[begin Records provided]

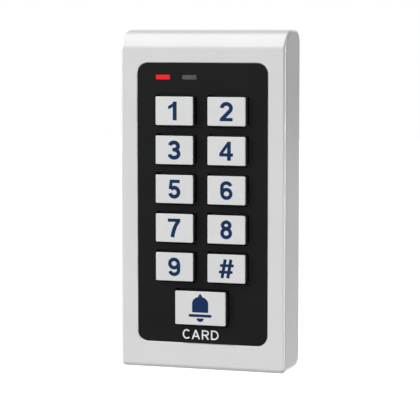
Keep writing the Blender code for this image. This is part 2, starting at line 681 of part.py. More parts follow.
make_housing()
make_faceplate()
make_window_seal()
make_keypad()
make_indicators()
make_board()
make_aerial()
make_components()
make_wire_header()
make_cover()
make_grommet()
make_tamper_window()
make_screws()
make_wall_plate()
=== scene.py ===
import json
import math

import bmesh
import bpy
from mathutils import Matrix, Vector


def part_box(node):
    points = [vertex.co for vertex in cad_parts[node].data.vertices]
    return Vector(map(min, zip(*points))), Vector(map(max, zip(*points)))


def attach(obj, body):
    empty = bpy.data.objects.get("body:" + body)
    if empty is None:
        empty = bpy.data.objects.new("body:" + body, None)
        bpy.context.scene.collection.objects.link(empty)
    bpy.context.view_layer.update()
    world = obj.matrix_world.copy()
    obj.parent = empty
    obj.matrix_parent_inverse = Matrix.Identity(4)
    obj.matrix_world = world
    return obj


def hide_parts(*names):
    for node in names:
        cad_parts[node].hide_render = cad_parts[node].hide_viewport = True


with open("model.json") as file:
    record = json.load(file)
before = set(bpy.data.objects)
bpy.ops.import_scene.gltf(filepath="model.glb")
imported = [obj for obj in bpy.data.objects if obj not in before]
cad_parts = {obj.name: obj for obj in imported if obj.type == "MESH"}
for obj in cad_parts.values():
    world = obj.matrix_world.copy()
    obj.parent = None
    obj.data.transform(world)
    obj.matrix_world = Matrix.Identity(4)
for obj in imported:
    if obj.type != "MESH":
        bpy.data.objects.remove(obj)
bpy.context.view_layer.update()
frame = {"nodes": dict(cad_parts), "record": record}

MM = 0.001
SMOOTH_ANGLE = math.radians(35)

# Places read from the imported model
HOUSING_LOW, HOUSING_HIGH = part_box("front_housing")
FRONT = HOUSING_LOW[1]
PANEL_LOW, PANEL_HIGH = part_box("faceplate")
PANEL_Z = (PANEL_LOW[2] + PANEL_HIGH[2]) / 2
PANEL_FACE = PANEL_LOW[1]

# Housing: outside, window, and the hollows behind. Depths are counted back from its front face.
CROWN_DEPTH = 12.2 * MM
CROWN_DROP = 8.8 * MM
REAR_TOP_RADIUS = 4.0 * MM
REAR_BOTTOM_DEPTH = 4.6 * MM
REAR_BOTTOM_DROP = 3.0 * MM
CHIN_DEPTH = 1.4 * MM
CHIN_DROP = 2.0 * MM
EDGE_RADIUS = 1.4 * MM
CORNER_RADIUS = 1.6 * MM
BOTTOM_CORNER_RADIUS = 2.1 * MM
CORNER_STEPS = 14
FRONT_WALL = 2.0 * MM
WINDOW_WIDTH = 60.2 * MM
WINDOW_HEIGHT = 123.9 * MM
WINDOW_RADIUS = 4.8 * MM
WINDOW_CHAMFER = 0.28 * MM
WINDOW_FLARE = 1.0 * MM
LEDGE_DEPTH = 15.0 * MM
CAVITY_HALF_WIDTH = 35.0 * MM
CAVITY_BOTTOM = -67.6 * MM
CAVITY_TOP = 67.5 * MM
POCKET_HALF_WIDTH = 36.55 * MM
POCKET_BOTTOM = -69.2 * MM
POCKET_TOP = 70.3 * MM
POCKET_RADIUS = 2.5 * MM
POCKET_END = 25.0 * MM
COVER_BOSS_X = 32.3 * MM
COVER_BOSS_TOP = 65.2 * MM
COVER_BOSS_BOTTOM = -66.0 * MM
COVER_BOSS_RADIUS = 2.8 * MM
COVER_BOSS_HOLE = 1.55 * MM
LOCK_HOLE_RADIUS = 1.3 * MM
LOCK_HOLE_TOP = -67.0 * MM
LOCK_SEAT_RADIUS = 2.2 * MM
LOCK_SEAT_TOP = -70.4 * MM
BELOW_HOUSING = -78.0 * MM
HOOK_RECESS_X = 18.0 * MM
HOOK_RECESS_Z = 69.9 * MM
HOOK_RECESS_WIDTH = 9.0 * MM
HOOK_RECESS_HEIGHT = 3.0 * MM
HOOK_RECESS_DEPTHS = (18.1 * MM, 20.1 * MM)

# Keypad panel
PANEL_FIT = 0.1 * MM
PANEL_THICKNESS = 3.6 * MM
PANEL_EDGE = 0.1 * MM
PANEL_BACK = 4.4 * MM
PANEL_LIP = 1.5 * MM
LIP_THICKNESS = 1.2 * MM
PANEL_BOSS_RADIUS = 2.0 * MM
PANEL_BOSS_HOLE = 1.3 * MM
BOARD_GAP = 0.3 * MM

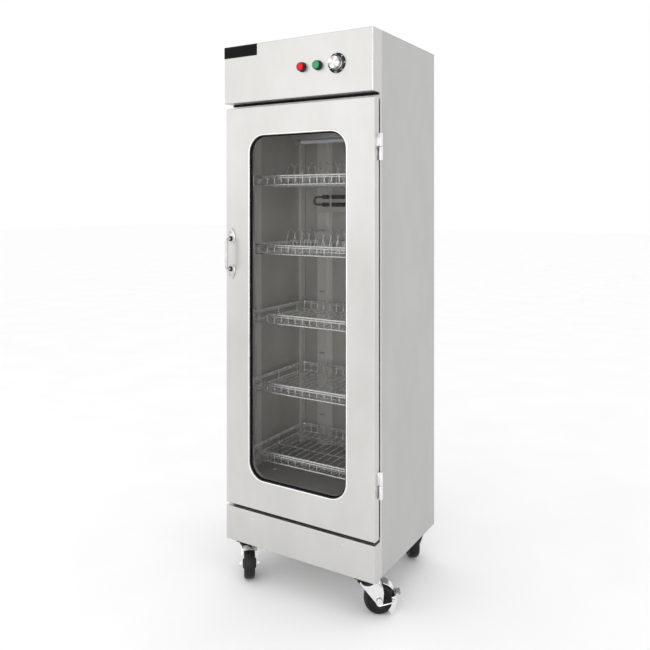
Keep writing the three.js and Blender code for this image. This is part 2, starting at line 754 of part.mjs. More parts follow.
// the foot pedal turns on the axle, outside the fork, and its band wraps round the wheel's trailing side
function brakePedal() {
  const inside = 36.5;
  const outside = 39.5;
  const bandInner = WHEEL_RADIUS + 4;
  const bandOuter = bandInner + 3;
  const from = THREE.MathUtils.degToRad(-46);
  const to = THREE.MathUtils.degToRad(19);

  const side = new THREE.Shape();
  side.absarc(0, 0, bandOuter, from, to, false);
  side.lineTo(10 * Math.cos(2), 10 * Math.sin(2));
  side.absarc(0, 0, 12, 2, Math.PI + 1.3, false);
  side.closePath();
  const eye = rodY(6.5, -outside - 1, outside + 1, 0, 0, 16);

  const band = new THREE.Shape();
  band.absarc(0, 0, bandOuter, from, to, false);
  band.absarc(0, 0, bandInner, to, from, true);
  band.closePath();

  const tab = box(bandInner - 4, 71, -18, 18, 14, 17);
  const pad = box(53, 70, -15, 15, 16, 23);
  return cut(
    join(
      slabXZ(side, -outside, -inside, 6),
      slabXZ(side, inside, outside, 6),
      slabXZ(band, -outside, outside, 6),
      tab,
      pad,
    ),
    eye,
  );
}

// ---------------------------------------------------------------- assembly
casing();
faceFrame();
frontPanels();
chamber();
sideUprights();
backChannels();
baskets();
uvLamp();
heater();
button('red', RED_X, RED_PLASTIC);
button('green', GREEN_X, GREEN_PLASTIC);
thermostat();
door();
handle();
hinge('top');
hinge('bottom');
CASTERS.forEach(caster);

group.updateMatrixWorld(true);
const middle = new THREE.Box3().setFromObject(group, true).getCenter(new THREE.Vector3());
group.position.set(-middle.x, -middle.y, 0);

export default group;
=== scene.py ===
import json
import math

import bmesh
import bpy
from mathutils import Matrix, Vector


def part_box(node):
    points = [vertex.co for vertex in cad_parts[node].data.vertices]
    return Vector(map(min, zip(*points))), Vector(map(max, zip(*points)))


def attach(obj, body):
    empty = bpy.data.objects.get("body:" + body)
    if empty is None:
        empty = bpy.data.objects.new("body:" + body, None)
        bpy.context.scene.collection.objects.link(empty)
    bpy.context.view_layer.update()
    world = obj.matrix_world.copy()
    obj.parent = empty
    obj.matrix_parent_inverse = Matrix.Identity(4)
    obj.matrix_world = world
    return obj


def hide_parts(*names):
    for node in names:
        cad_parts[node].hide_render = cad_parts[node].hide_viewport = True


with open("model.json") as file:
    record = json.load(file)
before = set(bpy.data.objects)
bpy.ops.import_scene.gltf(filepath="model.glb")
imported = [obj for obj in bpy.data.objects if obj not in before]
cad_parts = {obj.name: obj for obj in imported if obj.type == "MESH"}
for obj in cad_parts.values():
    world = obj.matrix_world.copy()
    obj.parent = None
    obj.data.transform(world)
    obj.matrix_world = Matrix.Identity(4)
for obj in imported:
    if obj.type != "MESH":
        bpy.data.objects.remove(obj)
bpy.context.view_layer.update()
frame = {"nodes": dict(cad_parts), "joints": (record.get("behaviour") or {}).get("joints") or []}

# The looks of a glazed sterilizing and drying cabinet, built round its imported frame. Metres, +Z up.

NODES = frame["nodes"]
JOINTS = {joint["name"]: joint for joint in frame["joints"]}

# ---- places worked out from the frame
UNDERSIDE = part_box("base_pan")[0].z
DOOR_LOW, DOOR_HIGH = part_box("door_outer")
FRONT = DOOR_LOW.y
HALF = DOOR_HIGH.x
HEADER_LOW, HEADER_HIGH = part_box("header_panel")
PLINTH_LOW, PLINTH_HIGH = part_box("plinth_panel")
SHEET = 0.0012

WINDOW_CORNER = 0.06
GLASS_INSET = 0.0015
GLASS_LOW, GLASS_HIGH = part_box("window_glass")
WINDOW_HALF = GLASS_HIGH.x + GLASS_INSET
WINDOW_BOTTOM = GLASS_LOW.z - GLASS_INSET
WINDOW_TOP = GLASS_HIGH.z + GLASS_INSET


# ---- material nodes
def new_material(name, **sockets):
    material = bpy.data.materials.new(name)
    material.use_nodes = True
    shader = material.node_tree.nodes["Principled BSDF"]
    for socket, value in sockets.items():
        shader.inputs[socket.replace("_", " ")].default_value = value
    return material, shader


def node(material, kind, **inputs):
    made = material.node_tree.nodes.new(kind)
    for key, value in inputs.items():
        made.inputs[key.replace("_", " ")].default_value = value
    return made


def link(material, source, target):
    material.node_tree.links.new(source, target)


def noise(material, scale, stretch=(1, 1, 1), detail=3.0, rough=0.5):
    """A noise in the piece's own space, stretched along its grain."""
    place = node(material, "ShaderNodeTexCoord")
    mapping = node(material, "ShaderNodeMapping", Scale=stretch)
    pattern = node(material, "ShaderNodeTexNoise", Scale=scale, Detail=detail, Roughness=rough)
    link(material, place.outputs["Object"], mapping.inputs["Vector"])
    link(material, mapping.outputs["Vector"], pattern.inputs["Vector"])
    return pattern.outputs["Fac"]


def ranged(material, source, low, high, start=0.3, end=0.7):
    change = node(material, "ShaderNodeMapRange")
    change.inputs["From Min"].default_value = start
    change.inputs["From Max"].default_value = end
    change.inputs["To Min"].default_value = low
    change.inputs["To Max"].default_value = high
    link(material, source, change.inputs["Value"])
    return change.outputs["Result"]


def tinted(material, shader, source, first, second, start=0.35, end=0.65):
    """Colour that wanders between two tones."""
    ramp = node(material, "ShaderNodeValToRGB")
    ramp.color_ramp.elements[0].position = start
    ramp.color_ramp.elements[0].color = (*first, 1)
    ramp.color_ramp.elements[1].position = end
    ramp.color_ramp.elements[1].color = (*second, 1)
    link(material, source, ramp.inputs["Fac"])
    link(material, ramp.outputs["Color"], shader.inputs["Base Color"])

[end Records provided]

Aim> From the records above, transcribe without alteration every line from the one with "make_aerial()" to the one with "SMOOTH_ANGLE = math.radians(35)", inclusive.

Complete output>
make_aerial()
make_components()
make_wire_header()
make_cover()
make_grommet()
make_tamper_window()
make_screws()
make_wall_plate()
=== scene.py ===
import json
import math

import bmesh
import bpy
from mathutils import Matrix, Vector


def part_box(node):
    points = [vertex.co for vertex in cad_parts[node].data.vertices]
    return Vector(map(min, zip(*points))), Vector(map(max, zip(*points)))


def attach(obj, body):
    empty = bpy.data.objects.get("body:" + body)
    if empty is None:
        empty = bpy.data.objects.new("body:" + body, None)
        bpy.context.scene.collection.objects.link(empty)
    bpy.context.view_layer.update()
    world = obj.matrix_world.copy()
    obj.parent = empty
    obj.matrix_parent_inverse = Matrix.Identity(4)
    obj.matrix_world = world
    return obj


def hide_parts(*names):
    for node in names:
        cad_parts[node].hide_render = cad_parts[node].hide_viewport = True


with open("model.json") as file:
    record = json.load(file)
before = set(bpy.data.objects)
bpy.ops.import_scene.gltf(filepath="model.glb")
imported = [obj for obj in bpy.data.objects if obj not in before]
cad_parts = {obj.name: obj for obj in imported if obj.type == "MESH"}
for obj in cad_parts.values():
    world = obj.matrix_world.copy()
    obj.parent = None
    obj.data.transform(world)
    obj.matrix_world = Matrix.Identity(4)
for obj in imported:
    if obj.type != "MESH":
        bpy.data.objects.remove(obj)
bpy.context.view_layer.update()
frame = {"nodes": dict(cad_parts), "record": record}

MM = 0.001
SMOOTH_ANGLE = math.radians(35)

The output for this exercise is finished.